All bike manufacturers will size their bikes differently, and each child will differ in height and maturity. When choosing a bike for your child, we suggest you always size based on measurements and ability, not by age alone. 

The age of your child is usually not an accurate indicator of size. One 6-year-old may fit a 16-inch bike, while another six-year-old may feel more comfortable with a 24-inch bike! To fit a child for a bike, you should carefully measure their inseam or inside leg. You can then use a kid’s bike sizing guide to find the perfect bike fit for your child. 

When is my child ready for mountain biking?

Every child learns to ride at their own pace. While many traditional kids’ bikes and MTBs are marketed to kids by certain ages, the child’s ability is much more important. 

Kids can learn to ride at almost any age, but most children will learn to ride between three and eight. However, the skills of an eight-year-old riding for the first time may be entirely different for those of someone who has been riding since they were two. So when looking at bikes labeled, for example, as bikes for 5 to 8-year-olds, again remember that age should never be your only consideration.

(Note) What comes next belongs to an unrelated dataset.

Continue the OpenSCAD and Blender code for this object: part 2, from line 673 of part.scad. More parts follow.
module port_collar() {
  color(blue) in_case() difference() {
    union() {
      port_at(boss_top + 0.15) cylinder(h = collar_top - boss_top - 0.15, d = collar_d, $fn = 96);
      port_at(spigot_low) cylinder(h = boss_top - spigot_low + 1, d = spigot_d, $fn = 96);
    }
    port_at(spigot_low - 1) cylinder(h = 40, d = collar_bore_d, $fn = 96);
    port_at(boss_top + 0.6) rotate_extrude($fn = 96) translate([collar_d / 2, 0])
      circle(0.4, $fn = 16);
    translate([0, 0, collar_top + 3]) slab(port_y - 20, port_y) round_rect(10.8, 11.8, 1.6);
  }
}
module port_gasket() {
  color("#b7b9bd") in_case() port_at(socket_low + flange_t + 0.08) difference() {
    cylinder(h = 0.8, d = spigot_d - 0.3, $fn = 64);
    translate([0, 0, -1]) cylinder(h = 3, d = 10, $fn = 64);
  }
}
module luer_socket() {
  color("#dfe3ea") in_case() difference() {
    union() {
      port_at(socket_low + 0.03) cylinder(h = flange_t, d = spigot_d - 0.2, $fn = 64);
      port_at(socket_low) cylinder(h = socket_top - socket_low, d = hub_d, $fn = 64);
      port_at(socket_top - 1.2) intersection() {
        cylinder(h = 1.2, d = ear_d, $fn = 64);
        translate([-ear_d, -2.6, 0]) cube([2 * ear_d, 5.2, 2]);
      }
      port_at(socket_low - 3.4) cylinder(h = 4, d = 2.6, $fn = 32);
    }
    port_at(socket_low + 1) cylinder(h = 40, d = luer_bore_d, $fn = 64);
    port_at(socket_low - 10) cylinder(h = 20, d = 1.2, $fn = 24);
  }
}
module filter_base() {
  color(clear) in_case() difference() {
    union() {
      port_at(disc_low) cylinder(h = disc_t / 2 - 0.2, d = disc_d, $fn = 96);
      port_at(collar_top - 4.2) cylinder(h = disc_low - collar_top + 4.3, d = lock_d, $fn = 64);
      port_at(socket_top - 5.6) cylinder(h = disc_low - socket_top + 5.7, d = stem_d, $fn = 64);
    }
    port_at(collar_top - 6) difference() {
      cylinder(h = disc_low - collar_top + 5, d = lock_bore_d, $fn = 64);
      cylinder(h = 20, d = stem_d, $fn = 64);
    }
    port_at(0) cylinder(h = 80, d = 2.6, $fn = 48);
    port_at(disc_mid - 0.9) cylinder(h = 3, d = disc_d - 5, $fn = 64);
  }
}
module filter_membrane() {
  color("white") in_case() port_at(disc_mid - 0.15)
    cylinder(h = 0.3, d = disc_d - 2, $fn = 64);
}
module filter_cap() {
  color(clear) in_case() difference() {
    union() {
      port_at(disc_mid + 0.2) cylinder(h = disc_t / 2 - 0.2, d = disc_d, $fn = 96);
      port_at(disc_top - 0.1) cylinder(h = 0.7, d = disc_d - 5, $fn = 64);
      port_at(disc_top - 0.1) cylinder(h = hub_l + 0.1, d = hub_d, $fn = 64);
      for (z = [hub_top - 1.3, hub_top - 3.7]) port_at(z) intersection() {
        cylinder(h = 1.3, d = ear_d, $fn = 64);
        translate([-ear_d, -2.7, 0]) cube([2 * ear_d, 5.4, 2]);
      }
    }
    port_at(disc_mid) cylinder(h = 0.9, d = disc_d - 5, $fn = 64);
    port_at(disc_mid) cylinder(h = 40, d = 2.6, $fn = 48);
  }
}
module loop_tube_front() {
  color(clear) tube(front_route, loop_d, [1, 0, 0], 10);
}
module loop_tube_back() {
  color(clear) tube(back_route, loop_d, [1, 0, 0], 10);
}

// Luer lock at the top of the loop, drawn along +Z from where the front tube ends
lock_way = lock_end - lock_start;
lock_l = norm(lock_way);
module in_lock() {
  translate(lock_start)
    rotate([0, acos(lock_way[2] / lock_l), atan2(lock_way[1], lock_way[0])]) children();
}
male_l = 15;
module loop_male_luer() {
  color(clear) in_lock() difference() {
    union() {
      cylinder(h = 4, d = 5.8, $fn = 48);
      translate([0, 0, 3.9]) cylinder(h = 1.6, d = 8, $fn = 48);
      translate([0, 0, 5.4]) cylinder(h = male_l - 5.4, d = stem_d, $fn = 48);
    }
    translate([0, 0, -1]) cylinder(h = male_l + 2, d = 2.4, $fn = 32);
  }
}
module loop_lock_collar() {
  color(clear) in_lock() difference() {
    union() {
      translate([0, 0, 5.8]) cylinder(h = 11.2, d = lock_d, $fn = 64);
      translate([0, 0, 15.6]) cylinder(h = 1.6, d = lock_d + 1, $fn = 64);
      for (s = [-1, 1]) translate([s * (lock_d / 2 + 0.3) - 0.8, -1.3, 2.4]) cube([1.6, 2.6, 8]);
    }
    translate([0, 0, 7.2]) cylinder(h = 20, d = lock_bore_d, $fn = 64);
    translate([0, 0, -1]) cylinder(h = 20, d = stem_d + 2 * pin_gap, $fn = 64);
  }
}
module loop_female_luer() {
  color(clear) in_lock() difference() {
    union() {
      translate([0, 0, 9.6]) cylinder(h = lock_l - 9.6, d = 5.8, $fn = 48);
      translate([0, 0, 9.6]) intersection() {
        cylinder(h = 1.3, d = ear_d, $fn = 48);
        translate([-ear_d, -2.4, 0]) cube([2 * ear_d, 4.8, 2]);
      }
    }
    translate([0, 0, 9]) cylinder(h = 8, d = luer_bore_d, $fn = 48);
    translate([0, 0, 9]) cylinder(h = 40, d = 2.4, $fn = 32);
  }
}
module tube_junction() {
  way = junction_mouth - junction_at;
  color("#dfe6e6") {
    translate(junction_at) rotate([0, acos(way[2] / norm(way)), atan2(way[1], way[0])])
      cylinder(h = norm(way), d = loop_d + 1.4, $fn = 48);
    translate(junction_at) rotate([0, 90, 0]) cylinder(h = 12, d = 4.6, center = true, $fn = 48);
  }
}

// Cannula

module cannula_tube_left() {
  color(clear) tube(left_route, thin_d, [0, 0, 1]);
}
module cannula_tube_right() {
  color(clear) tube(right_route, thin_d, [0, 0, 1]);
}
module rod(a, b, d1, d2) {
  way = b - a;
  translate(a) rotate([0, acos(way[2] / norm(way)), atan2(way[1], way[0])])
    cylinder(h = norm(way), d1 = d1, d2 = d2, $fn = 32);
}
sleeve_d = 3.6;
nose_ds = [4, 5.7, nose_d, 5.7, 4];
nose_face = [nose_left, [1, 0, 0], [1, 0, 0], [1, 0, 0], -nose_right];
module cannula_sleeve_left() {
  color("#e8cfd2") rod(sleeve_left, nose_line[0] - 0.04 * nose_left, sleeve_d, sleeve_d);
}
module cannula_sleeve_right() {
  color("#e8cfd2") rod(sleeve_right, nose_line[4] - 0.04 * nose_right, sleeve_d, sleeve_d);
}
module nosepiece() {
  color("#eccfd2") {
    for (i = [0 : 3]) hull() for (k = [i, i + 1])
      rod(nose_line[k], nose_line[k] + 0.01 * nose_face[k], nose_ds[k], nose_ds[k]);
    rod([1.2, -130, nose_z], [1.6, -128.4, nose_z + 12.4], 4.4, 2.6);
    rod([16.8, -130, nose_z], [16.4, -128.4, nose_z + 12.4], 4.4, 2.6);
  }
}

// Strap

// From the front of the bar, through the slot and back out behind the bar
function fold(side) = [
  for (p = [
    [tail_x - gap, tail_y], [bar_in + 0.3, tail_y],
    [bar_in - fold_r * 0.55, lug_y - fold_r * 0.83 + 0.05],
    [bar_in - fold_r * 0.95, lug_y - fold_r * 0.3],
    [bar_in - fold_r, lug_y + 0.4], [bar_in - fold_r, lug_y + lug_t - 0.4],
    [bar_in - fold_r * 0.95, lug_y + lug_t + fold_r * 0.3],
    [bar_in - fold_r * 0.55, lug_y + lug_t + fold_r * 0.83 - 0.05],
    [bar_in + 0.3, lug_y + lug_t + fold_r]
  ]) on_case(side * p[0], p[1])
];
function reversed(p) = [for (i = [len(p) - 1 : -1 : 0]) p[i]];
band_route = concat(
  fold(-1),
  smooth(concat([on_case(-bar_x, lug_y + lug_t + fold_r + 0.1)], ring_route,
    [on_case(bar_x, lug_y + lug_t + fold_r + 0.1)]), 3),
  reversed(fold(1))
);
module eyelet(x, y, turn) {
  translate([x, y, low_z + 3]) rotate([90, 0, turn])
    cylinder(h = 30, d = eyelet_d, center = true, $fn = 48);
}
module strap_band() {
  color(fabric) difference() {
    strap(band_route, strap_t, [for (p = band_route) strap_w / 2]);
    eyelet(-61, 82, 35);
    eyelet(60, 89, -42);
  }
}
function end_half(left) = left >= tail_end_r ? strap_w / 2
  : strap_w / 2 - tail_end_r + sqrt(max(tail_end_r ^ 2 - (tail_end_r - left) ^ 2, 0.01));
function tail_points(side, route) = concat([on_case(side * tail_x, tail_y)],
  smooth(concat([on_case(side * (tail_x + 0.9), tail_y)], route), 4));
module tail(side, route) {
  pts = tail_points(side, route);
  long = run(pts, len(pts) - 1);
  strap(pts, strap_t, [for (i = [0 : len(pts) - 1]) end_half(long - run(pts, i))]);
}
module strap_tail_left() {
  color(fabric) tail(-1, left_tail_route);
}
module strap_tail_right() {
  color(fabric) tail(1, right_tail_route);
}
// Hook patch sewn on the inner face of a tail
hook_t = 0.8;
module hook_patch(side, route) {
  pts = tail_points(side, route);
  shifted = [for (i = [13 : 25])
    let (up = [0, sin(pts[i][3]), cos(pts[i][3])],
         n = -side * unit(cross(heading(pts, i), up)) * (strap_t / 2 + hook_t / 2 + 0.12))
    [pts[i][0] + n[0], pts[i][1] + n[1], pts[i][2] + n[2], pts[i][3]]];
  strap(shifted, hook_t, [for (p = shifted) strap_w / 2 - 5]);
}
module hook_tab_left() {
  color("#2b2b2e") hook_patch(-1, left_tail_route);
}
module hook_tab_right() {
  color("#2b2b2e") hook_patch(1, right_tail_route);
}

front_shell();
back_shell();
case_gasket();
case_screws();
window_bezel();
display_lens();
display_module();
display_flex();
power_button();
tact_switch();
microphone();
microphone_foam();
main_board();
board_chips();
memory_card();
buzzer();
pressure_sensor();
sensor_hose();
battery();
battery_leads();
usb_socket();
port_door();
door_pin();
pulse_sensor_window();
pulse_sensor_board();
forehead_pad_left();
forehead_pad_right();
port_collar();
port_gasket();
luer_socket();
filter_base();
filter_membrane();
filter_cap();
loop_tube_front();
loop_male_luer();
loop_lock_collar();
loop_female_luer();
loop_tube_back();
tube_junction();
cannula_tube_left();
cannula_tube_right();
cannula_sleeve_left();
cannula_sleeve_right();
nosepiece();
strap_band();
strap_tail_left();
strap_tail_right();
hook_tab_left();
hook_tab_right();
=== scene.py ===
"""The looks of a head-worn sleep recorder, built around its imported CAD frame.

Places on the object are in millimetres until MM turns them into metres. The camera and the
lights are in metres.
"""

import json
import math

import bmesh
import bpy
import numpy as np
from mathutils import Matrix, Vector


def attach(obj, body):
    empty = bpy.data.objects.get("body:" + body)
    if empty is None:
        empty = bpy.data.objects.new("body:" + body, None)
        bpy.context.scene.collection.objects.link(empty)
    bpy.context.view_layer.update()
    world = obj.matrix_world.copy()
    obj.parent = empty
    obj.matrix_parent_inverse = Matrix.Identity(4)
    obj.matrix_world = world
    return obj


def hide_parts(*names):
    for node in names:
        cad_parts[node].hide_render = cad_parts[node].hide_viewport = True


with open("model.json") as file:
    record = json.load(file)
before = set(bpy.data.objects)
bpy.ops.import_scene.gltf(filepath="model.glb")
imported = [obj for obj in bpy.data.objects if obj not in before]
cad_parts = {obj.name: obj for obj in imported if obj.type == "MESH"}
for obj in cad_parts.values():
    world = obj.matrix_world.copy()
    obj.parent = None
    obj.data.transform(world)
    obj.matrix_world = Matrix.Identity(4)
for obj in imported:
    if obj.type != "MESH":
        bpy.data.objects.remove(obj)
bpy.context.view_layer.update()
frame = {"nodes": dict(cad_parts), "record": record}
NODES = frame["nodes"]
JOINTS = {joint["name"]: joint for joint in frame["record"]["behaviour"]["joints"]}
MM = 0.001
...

Maturity, confidence, and physical ability will differ between children. Kids will be ready to ride on more technically challenging mountain bike trails when they can confidently balance, pedal, steer, and brake. They will also need to understand how to share a track safely with other riders, many of whom will be adult mountain bikers.

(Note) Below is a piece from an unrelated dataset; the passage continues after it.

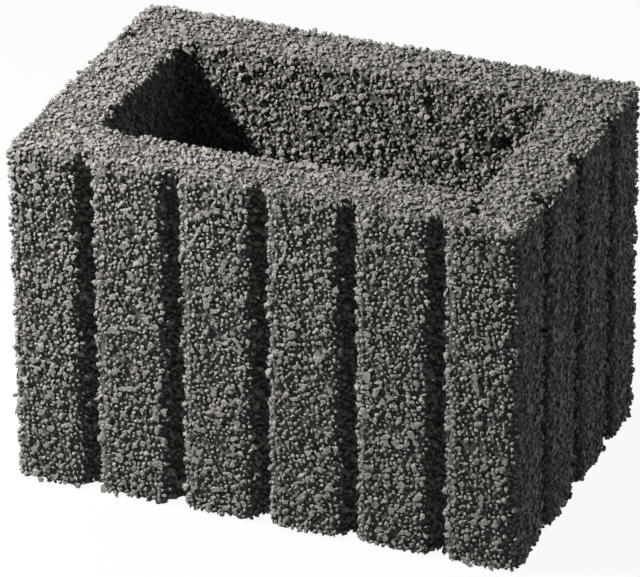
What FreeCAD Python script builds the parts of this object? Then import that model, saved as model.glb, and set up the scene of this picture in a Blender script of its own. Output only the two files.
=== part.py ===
"""Concrete planter block: a rectangular ring of no-fines concrete with two fluted faces and an open cavity.

It is cast in one piece, so it is one solid. Grooves run the full height of the front and right faces,
which are the ones on show, and leave broad flat ribs between them. The back and left faces are plain,
because they stand against the soil or the next block. The cavity goes right through, for soil and roots.
Frame: origin at the centre of the base, +X along the long faces, +Z up. Units are millimetres.
"""

import FreeCAD, Part
import os

# Overall size of the block, over the faces of the ribs
LENGTH = 360.0
WIDTH = 240.0
HEIGHT = 250.0

# Wall thickness from a rib's face to the cavity
LONG_WALL = 50.0
END_WALL = 46.0

# Grooves: both fluted faces share one profile, a trapezium that narrows towards its floor
FRONT_GROOVES = 5
RIGHT_GROOVES = 3
CORNER_TO_GROOVE = 57.0  # from a corner of the block to the middle of the nearest groove
GROOVE_MOUTH = 13.5
GROOVE_FLOOR = 6.0
GROOVE_DEPTH = 12.0

# Radii of the upright edges
CORNER_RADIUS = 10.0
CAVITY_RADIUS = 12.0
RIB_RADIUS = 3.5
FLOOR_RADIUS = 2.5

# Radius of the worn edges round the top rim and round the foot
ARRIS_RADIUS = 3.0

# Two points closer than this are the same point
SAME_POINT = 0.01


def groove_middles(face_length, grooves):
    """Middles of a face's grooves, measured from the middle of the face and evenly spaced."""
    first = CORNER_TO_GROOVE - face_length / 2
    pitch = (face_length - 2 * CORNER_TO_GROOVE) / (grooves - 1)
    return [first + pitch * number for number in range(grooves)]


def face_points(face_length, distance, grooves):
    """One fluted face as (along, outward, radius) points, from its left corner to its last groove."""
    points = [(-face_length / 2, distance, CORNER_RADIUS)]
    for middle in groove_middles(face_length, grooves):
        points += [
            (middle - GROOVE_MOUTH / 2, distance, RIB_RADIUS),
            (middle - GROOVE_FLOOR / 2, distance - GROOVE_DEPTH, FLOOR_RADIUS),
            (middle + GROOVE_FLOOR / 2, distance - GROOVE_DEPTH, FLOOR_RADIUS),
            (middle + GROOVE_MOUTH / 2, distance, RIB_RADIUS),
        ]
    return points


def outline_points():
    """The block's outline in plan as (x, y, radius), anticlockwise from the front left corner."""
    long_face = face_points(LENGTH, WIDTH / 2, FRONT_GROOVES)
    end_face = face_points(WIDTH, LENGTH / 2, RIGHT_GROOVES)
    front = [(along, -outward, radius) for along, outward, radius in long_face]
    right = [(outward, along, radius) for along, outward, radius in end_face]
    back_corners = [(LENGTH / 2, WIDTH / 2, CORNER_RADIUS), (-LENGTH / 2, WIDTH / 2, CORNER_RADIUS)]
    return front + right + back_corners


def cavity_points():
    """The cavity's outline in plan as (x, y, radius)."""
    x = LENGTH / 2 - END_WALL
    y = WIDTH / 2 - LONG_WALL
    corners = [(-x, -y), (x, -y), (x, y), (-x, y)]
    return [(corner_x, corner_y, CAVITY_RADIUS) for corner_x, corner_y in corners]


def prism(points):
    """An upright prism as high as the block, with each upright edge rounded to its own radius."""
    corners = [FreeCAD.Vector(x, y, 0) for x, y, radius in points]
    plan = Part.Face(Part.makePolygon(corners + corners[:1]))
    solid = plan.extrude(FreeCAD.Vector(0, 0, HEIGHT))
    for radius in sorted({radius for x, y, radius in points}):
        places = [FreeCAD.Vector(x, y, 0) for x, y, own_radius in points if own_radius == radius]
        solid = solid.makeFillet(radius, upright_edges(solid, places))
    return solid


def upright_edges(solid, places):
    """The full-height edges that stand on the given points of the base."""
    found = []
    for edge in solid.Edges:
        foot, head = sorted((vertex.Point for vertex in edge.Vertexes), key=lambda point: point.z)
        upright = foot.z < SAME_POINT and head.z > HEIGHT - SAME_POINT
        if upright and any(foot.distanceToPoint(place) < SAME_POINT for place in places):
            found.append(edge)
    return found


def level_edges(solid):
    """Every edge that lies in the top rim or in the foot."""

    def lies_at(edge, height):
        box = edge.BoundBox
        return abs(box.ZMin - height) < SAME_POINT and abs(box.ZMax - height) < SAME_POINT

    return [edge for edge in solid.Edges if lies_at(edge, 0) or lies_at(edge, HEIGHT)]


def planter_block():
    ring = prism(outline_points()).cut(prism(cavity_points()))
    return ring.makeFillet(ARRIS_RADIUS, level_edges(ring))


def main():
    os.makedirs("parts", exist_ok=True)
    block = planter_block()
    solid = block.Solids[0]
    print("solids", len(block.Solids), "valid", solid.isValid(), "litres", round(solid.Volume / 1e6, 3))
    solid.exportStep("parts/planter_block.step")


main()
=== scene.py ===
import bpy
import random
from math import cos, pi, radians, sin
from mathutils import Matrix, Vector


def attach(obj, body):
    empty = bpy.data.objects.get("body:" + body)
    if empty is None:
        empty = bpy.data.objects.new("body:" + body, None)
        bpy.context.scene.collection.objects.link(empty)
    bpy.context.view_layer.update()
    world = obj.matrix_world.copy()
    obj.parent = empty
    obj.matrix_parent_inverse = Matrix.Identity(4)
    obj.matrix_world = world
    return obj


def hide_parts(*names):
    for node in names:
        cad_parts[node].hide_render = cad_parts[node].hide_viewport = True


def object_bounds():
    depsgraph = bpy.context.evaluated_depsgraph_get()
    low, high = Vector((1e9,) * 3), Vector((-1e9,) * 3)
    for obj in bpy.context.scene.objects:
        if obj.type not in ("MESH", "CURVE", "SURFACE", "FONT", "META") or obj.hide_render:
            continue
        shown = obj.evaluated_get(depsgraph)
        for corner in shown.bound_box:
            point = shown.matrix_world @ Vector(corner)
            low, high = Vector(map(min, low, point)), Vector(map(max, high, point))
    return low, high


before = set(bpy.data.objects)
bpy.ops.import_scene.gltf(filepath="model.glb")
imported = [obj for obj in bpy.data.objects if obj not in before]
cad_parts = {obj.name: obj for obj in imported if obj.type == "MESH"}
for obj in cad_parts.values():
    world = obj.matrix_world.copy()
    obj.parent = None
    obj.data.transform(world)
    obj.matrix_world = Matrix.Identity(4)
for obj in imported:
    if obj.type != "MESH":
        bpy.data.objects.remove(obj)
cad_low, cad_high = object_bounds()

# The view: a long lens from the front right, looking down on the open top, with the camera tipped
# by half a degree and aimed a little to the left of and below the block's middle.
VIEW_AZIMUTH, VIEW_ELEVATION, VIEW_ROLL = radians(22.23), radians(27.94), radians(0.54)
VIEW_DISTANCE = 3.71
VIEW_LENS = 311.6
AIM_OFFSET = 0.0052
back = Vector((
    sin(VIEW_AZIMUTH) * cos(VIEW_ELEVATION),
    -cos(VIEW_AZIMUTH) * cos(VIEW_ELEVATION),
    sin(VIEW_ELEVATION),
))
level = Vector((cos(VIEW_AZIMUTH), sin(VIEW_AZIMUTH), 0))
turned = Matrix.Rotation(VIEW_ROLL, 3, -back)
right = turned @ level
above = turned @ back.cross(level)
aim = (cad_low + cad_high) / 2 - AIM_OFFSET * right - AIM_OFFSET * above

camera = bpy.data.objects.new("camera", bpy.data.cameras.new("camera"))
camera.data.lens = VIEW_LENS
camera.data.clip_end = 50
facing = Matrix((right, above, back)).transposed().to_4x4()
camera.matrix_world = Matrix.Translation(aim + VIEW_DISTANCE * back) @ facing
bpy.context.scene.collection.objects.link(camera)
bpy.context.scene.camera = camera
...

How do I introduce my child to mountain biking?

Understanding your child’s unique and individual physical and mental abilities will help you pinpoint the right time to introduce them to mountain biking.

When you’re just starting to mountain bike as a family, remember to keep things simple. If you’re teaching a toddler or preschooler to ride on trails, you should begin on short, easy paths with hard-packed dirt. Avoid routes that have too many rocks and roots. 

Hiking trails are often a great place for kids to start learning to ride “off the beaten path.” If your children are younger, they can ride on a hiking trail while you walk along beside them. This is often preferable to riding on a mountain bike trail or bike park where they will have to share trails with more experienced and adult riders.

Do kids need suspension mountain bikes?

The simple answer is no; children don’t need suspension mountain bikes. But why not, you ask?

Kids mountain bikes can be heavy—even heavier than an adult mountain bike. But kids are much lighter than adults, so the bike-weight to body-weight ratio on many kids’ mountain bikes is way off. Many children’s bikes are more than half the child’s weight!

A too-heavy bike can throw off your child’s balance and be detrimental to their learning. So, if you get your child a kids mountain bike that weighs too much for them to manage, it won’t do them any favors. If kids try to ride a mountain bike that is too big or heavy for them, they are likely to get tired and frustrated quickly.

Because kids weigh less than adults, they don’t need the same suspension as adults. Children can more easily handle and maneuver a bike with no suspension. The lighter the kid’s bike, the easier it is to maneuver and pedal up steep hills. 

Bike weight makes a bigger difference for children than it does for adults when it comes to the enjoyment of riding and their bike control. Whenever you’re shopping for a kid’s bike, you should remember that kids are smaller and not as strong as adults and a lightweight bike is usually better suited to them.

Children can get the same benefits of a mountain bike on a quality kids’ bike that uses fat tires with the correct PSI. These fat tires can also be used on the road, or you can switch between two sets. Using fat tires on a regular kid’s bike is more straightforward than having two different bikes—one for the road and another for mountain bike trails. 

What is the right PSI for mountain biking?

What is PSI? PSI means pounds per square inch of pressure and is used as a measurement of tire pressure. Different riders may need a different PSI for their tires.

A little rider and a larger rider on the same kid’s bike may require different air PSI to support their weight. The correct PSI is especially important if you want to use a regular kids bike with fat tires as a mountain bike. We suggest starting somewhere close to these PSI numbers to provide an optimal riding experience. 

How much does a kids mountain bike cost?

Kids mountain bikes are usually much more expensive than a normal kid’s bike. You’re likely to get sticker shock seeing that a kid’s mountain bike can cost almost as much as an adult bike. Children’s mountain bikes can be several hundred dollars and even run up into the thousands. 

Best kids bikes for mountain biking

Cleary bikes are high quality and easy to use on bike trails or backcountry singletrack. Cleary kids bikes are unique in that our bike frames are made of 4130 Chromoly Steel, making them both durable and beautiful. 

Several Cleary bikes are suitable for older children who wish to get into mountain biking. The Meerkat 24-inch kids bike and Scout 26-inch kids bike are both excellent entry-level cross-country bikes. These kids bikes offer quality components like a Suntour suspension fork, Vee tubeless-ready tires, and Tektro hydraulic disc brakes. And all this comes at a much more digestible price.

If you or your kids love mountain biking, it’s natural to want to get them a mountain bike. Kids can have so much fun riding on mountain bike trails. There’s nothing like seeing that smile on their face when they achieve their goals, perform a trick, or make it to the bottom of a technical descent. 

But kids don’t need the fanciest, state-of-the-art expensive mountain bike to have fun. All they really need is a good quality kids bike that’s lightweight, fits them properly, and works well.